---- RECORDS FOR THE EXERCISE

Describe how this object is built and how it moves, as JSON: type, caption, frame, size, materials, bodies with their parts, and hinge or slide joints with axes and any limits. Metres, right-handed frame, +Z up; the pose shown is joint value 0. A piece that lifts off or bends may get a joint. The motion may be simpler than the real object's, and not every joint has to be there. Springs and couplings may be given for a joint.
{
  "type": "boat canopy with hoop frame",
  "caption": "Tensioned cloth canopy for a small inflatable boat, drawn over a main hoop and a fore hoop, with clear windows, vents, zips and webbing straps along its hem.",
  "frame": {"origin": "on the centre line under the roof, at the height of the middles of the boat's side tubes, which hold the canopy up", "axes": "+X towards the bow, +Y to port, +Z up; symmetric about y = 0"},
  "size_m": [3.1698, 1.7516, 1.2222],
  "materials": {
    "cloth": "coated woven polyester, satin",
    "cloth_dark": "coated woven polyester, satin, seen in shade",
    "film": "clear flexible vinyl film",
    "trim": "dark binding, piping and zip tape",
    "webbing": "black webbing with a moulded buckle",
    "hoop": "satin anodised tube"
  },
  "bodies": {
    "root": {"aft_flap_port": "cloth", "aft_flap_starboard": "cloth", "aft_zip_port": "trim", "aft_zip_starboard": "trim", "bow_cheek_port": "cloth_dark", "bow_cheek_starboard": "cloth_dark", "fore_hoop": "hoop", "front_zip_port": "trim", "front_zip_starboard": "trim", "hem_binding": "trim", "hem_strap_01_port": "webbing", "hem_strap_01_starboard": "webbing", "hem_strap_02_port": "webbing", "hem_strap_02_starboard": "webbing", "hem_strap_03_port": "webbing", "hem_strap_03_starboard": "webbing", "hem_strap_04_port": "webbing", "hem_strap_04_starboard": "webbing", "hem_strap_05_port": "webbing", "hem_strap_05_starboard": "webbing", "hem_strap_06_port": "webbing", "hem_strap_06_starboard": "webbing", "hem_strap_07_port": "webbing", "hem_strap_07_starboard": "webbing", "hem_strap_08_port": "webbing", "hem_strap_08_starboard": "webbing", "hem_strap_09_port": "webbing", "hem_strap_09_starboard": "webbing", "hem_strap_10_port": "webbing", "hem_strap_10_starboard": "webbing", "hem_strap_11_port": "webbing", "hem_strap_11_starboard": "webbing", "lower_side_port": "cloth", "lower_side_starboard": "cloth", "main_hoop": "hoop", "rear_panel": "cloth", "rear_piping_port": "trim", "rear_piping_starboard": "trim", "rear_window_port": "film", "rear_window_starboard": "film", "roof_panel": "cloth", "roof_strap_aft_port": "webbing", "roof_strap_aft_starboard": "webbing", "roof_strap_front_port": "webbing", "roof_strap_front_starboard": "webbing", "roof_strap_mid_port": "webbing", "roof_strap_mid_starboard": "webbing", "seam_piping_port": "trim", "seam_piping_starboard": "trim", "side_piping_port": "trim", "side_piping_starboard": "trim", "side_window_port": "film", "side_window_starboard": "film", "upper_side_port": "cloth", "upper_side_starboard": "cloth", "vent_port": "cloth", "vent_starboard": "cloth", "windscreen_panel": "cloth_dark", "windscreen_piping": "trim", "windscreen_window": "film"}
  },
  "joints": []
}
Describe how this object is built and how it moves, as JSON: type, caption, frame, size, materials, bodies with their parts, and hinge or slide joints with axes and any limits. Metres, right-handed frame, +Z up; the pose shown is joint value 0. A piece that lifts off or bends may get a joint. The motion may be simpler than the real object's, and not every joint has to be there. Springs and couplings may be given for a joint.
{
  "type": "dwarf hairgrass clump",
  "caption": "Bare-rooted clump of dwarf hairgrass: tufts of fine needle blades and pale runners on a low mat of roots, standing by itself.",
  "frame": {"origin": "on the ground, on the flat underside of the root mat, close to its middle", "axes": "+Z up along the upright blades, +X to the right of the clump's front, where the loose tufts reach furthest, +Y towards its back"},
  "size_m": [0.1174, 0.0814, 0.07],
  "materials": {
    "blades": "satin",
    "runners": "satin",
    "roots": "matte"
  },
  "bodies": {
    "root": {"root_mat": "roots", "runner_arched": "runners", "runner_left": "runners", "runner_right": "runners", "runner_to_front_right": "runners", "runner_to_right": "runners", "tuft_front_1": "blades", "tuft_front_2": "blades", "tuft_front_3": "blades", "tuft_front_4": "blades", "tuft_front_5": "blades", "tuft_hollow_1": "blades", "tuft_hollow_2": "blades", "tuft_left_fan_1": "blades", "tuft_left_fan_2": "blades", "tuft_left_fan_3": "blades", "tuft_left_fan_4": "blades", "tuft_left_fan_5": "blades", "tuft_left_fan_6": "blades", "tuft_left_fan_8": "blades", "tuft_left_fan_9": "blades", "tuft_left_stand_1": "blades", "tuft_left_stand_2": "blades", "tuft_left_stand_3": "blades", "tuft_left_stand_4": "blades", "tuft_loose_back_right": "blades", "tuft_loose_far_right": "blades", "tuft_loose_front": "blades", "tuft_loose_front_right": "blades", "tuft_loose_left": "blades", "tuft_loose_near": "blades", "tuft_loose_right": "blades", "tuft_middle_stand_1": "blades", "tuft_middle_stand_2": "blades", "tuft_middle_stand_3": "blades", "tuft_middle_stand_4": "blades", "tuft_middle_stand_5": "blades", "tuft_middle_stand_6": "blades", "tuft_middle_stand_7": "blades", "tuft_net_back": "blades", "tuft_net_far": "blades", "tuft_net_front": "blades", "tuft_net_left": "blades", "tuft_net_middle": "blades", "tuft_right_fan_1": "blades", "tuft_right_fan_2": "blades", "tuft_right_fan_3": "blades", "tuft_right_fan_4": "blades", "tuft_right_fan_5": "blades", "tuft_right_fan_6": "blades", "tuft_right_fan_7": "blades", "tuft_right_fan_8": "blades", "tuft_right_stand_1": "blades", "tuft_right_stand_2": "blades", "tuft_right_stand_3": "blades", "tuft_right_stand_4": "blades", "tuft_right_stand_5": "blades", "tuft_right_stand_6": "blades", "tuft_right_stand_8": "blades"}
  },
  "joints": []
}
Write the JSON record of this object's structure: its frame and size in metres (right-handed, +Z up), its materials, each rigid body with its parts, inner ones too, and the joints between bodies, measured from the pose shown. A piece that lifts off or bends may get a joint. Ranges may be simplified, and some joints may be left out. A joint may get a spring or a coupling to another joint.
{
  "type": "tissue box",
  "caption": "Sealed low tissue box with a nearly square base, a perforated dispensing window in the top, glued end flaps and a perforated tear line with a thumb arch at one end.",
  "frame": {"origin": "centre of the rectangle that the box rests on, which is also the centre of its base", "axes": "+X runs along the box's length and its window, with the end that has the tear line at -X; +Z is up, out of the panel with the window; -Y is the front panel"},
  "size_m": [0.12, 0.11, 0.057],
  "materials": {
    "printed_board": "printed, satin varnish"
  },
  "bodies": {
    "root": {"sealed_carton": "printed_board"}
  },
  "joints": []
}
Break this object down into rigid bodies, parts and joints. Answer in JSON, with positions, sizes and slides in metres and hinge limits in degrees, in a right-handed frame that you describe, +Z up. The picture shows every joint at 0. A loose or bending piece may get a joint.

--------

All of the data must be returned exactly.

TASK RESULT:
Describe how this object is built and how it moves, as JSON: type, caption, frame, size, materials, bodies with their parts, and hinge or slide joints with axes and any limits. Metres, right-handed frame, +Z up; the pose shown is joint value 0. A piece that lifts off or bends may get a joint. The motion may be simpler than the real object's, and not every joint has to be there. Springs and couplings may be given for a joint.
{
  "type": "boat canopy with hoop frame",
  "caption": "Tensioned cloth canopy for a small inflatable boat, drawn over a main hoop and a fore hoop, with clear windows, vents, zips and webbing straps along its hem.",
  "frame": {"origin": "on the centre line under the roof, at the height of the middles of the boat's side tubes, which hold the canopy up", "axes": "+X towards the bow, +Y to port, +Z up; symmetric about y = 0"},
  "size_m": [3.1698, 1.7516, 1.2222],
  "materials": {
    "cloth": "coated woven polyester, satin",
    "cloth_dark": "coated woven polyester, satin, seen in shade",
    "film": "clear flexible vinyl film",
    "trim": "dark binding, piping and zip tape",
    "webbing": "black webbing with a moulded buckle",
    "hoop": "satin anodised tube"
  },
  "bodies": {
    "root": {"aft_flap_port": "cloth", "aft_flap_starboard": "cloth", "aft_zip_port": "trim", "aft_zip_starboard": "trim", "bow_cheek_port": "cloth_dark", "bow_cheek_starboard": "cloth_dark", "fore_hoop": "hoop", "front_zip_port": "trim", "front_zip_starboard": "trim", "hem_binding": "trim", "hem_strap_01_port": "webbing", "hem_strap_01_starboard": "webbing", "hem_strap_02_port": "webbing", "hem_strap_02_starboard": "webbing", "hem_strap_03_port": "webbing", "hem_strap_03_starboard": "webbing", "hem_strap_04_port": "webbing", "hem_strap_04_starboard": "webbing", "hem_strap_05_port": "webbing", "hem_strap_05_starboard": "webbing", "hem_strap_06_port": "webbing", "hem_strap_06_starboard": "webbing", "hem_strap_07_port": "webbing", "hem_strap_07_starboard": "webbing", "hem_strap_08_port": "webbing", "hem_strap_08_starboard": "webbing", "hem_strap_09_port": "webbing", "hem_strap_09_starboard": "webbing", "hem_strap_10_port": "webbing", "hem_strap_10_starboard": "webbing", "hem_strap_11_port": "webbing", "hem_strap_11_starboard": "webbing", "lower_side_port": "cloth", "lower_side_starboard": "cloth", "main_hoop": "hoop", "rear_panel": "cloth", "rear_piping_port": "trim", "rear_piping_starboard": "trim", "rear_window_port": "film", "rear_window_starboard": "film", "roof_panel": "cloth", "roof_strap_aft_port": "webbing", "roof_strap_aft_starboard": "webbing", "roof_strap_front_port": "webbing", "roof_strap_front_starboard": "webbing", "roof_strap_mid_port": "webbing", "roof_strap_mid_starboard": "webbing", "seam_piping_port": "trim", "seam_piping_starboard": "trim", "side_piping_port": "trim", "side_piping_starboard": "trim", "side_window_port": "film", "side_window_starboard": "film", "upper_side_port": "cloth", "upper_side_starboard": "cloth", "vent_port": "cloth", "vent_starboard": "cloth", "windscreen_panel": "cloth_dark", "windscreen_piping": "trim", "windscreen_window": "film"}
  },
  "joints": []
}
Describe how this object is built and how it moves, as JSON: type, caption, frame, size, materials, bodies with their parts, and hinge or slide joints with axes and any limits. Metres, right-handed frame, +Z up; the pose shown is joint value 0. A piece that lifts off or bends may get a joint. The motion may be simpler than the real object's, and not every joint has to be there. Springs and couplings may be given for a joint.
{
  "type": "dwarf hairgrass clump",
  "caption": "Bare-rooted clump of dwarf hairgrass: tufts of fine needle blades and pale runners on a low mat of roots, standing by itself.",
  "frame": {"origin": "on the ground, on the flat underside of the root mat, close to its middle", "axes": "+Z up along the upright blades, +X to the right of the clump's front, where the loose tufts reach furthest, +Y towards its back"},
  "size_m": [0.1174, 0.0814, 0.07],
  "materials": {
    "blades": "satin",
    "runners": "satin",
    "roots": "matte"
  },
  "bodies": {
    "root": {"root_mat": "roots", "runner_arched": "runners", "runner_left": "runners", "runner_right": "runners", "runner_to_front_right": "runners", "runner_to_right": "runners", "tuft_front_1": "blades", "tuft_front_2": "blades", "tuft_front_3": "blades", "tuft_front_4": "blades", "tuft_front_5": "blades", "tuft_hollow_1": "blades", "tuft_hollow_2": "blades", "tuft_left_fan_1": "blades", "tuft_left_fan_2": "blades", "tuft_left_fan_3": "blades", "tuft_left_fan_4": "blades", "tuft_left_fan_5": "blades", "tuft_left_fan_6": "blades", "tuft_left_fan_8": "blades", "tuft_left_fan_9": "blades", "tuft_left_stand_1": "blades", "tuft_left_stand_2": "blades", "tuft_left_stand_3": "blades", "tuft_left_stand_4": "blades", "tuft_loose_back_right": "blades", "tuft_loose_far_right": "blades", "tuft_loose_front": "blades", "tuft_loose_front_right": "blades", "tuft_loose_left": "blades", "tuft_loose_near": "blades", "tuft_loose_right": "blades", "tuft_middle_stand_1": "blades", "tuft_middle_stand_2": "blades", "tuft_middle_stand_3": "blades", "tuft_middle_stand_4": "blades", "tuft_middle_stand_5": "blades", "tuft_middle_stand_6": "blades", "tuft_middle_stand_7": "blades", "tuft_net_back": "blades", "tuft_net_far": "blades", "tuft_net_front": "blades", "tuft_net_left": "blades", "tuft_net_middle": "blades", "tuft_right_fan_1": "blades", "tuft_right_fan_2": "blades", "tuft_right_fan_3": "blades", "tuft_right_fan_4": "blades", "tuft_right_fan_5": "blades", "tuft_right_fan_6": "blades", "tuft_right_fan_7": "blades", "tuft_right_fan_8": "blades", "tuft_right_stand_1": "blades", "tuft_right_stand_2": "blades", "tuft_right_stand_3": "blades", "tuft_right_stand_4": "blades", "tuft_right_stand_5": "blades", "tuft_right_stand_6": "blades", "tuft_right_stand_8": "blades"}
  },
  "joints": []
}
Write the JSON record of this object's structure: its frame and size in metres (right-handed, +Z up), its materials, each rigid body with its parts, inner ones too, and the joints between bodies, measured from the pose shown. A piece that lifts off or bends may get a joint. Ranges may be simplified, and some joints may be left out. A joint may get a spring or a coupling to another joint.
{
  "type": "tissue box",
  "caption": "Sealed low tissue box with a nearly square base, a perforated dispensing window in the top, glued end flaps and a perforated tear line with a thumb arch at one end.",
  "frame": {"origin": "centre of the rectangle that the box rests on, which is also the centre of its base", "axes": "+X runs along the box's length and its window, with the end that has the tear line at -X; +Z is up, out of the panel with the window; -Y is the front panel"},
  "size_m": [0.12, 0.11, 0.057],
  "materials": {
    "printed_board": "printed, satin varnish"
  },
  "bodies": {
    "root": {"sealed_carton": "printed_board"}
  },
  "joints": []
}
Break this object down into rigid bodies, parts and joints. Answer in JSON, with positions, sizes and slides in metres and hinge limits in degrees, in a right-handed frame that you describe, +Z up. The picture shows every joint at 0. A loose or bending piece may get a joint.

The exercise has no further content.